**Your task:** Copy out all of the material exactly.

**Information shown:**
<<<<

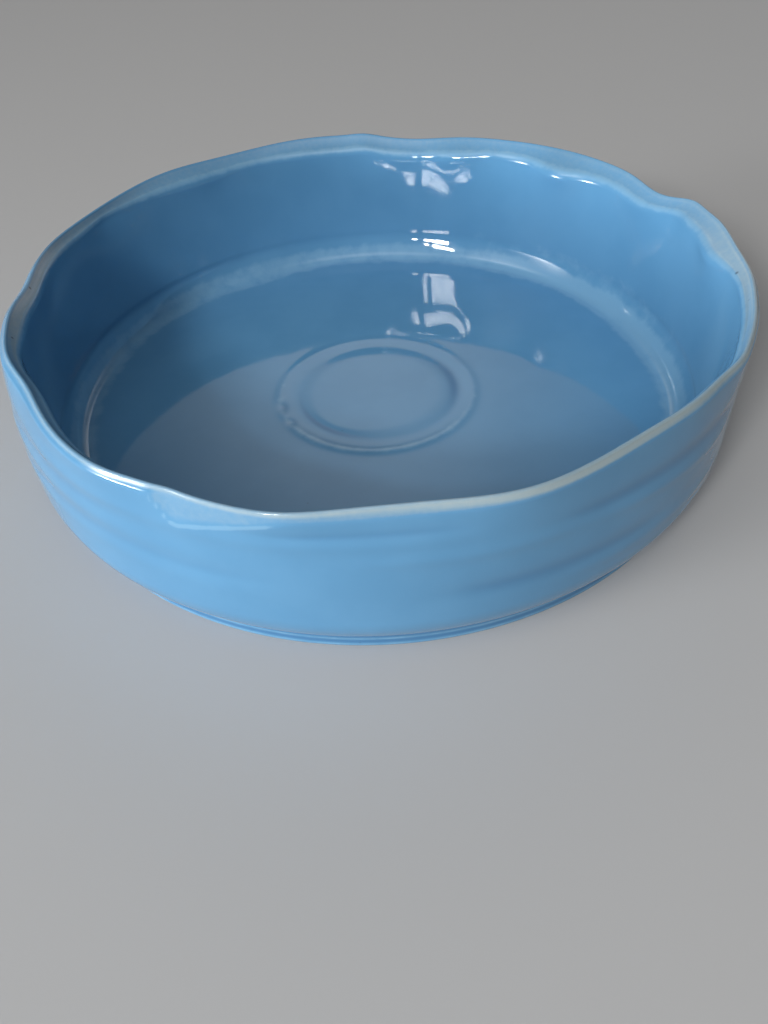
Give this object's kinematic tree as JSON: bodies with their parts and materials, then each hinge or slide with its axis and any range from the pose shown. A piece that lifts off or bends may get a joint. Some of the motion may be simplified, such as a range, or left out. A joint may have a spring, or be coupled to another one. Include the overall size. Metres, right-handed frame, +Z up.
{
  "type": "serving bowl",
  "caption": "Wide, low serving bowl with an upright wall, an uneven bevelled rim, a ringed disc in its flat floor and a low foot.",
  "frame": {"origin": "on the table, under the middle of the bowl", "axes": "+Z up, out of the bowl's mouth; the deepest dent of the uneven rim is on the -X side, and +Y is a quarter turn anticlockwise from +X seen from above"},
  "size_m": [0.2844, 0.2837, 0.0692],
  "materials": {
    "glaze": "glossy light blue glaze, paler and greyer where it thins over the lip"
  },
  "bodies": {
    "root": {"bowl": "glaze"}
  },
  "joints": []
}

>>>>

**Exercise solution:**
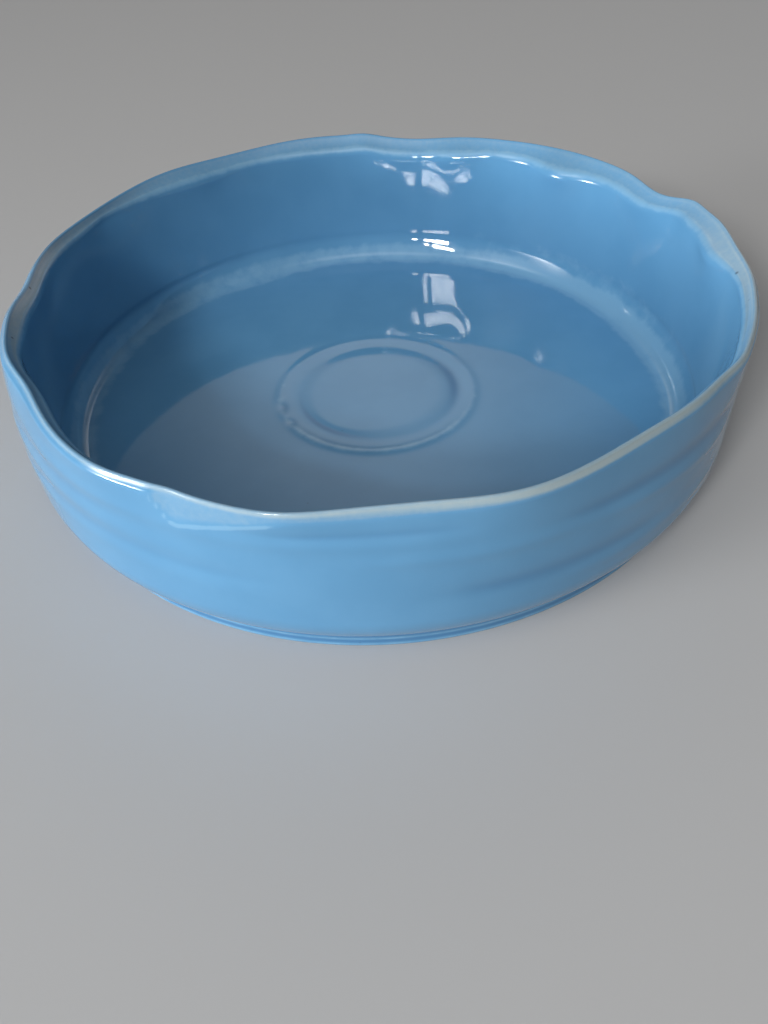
Give this object's kinematic tree as JSON: bodies with their parts and materials, then each hinge or slide with its axis and any range from the pose shown. A piece that lifts off or bends may get a joint. Some of the motion may be simplified, such as a range, or left out. A joint may have a spring, or be coupled to another one. Include the overall size. Metres, right-handed frame, +Z up.
{
  "type": "serving bowl",
  "caption": "Wide, low serving bowl with an upright wall, an uneven bevelled rim, a ringed disc in its flat floor and a low foot.",
  "frame": {"origin": "on the table, under the middle of the bowl", "axes": "+Z up, out of the bowl's mouth; the deepest dent of the uneven rim is on the -X side, and +Y is a quarter turn anticlockwise from +X seen from above"},
  "size_m": [0.2844, 0.2837, 0.0692],
  "materials": {
    "glaze": "glossy light blue glaze, paler and greyer where it thins over the lip"
  },
  "bodies": {
    "root": {"bowl": "glaze"}
  },
  "joints": []
}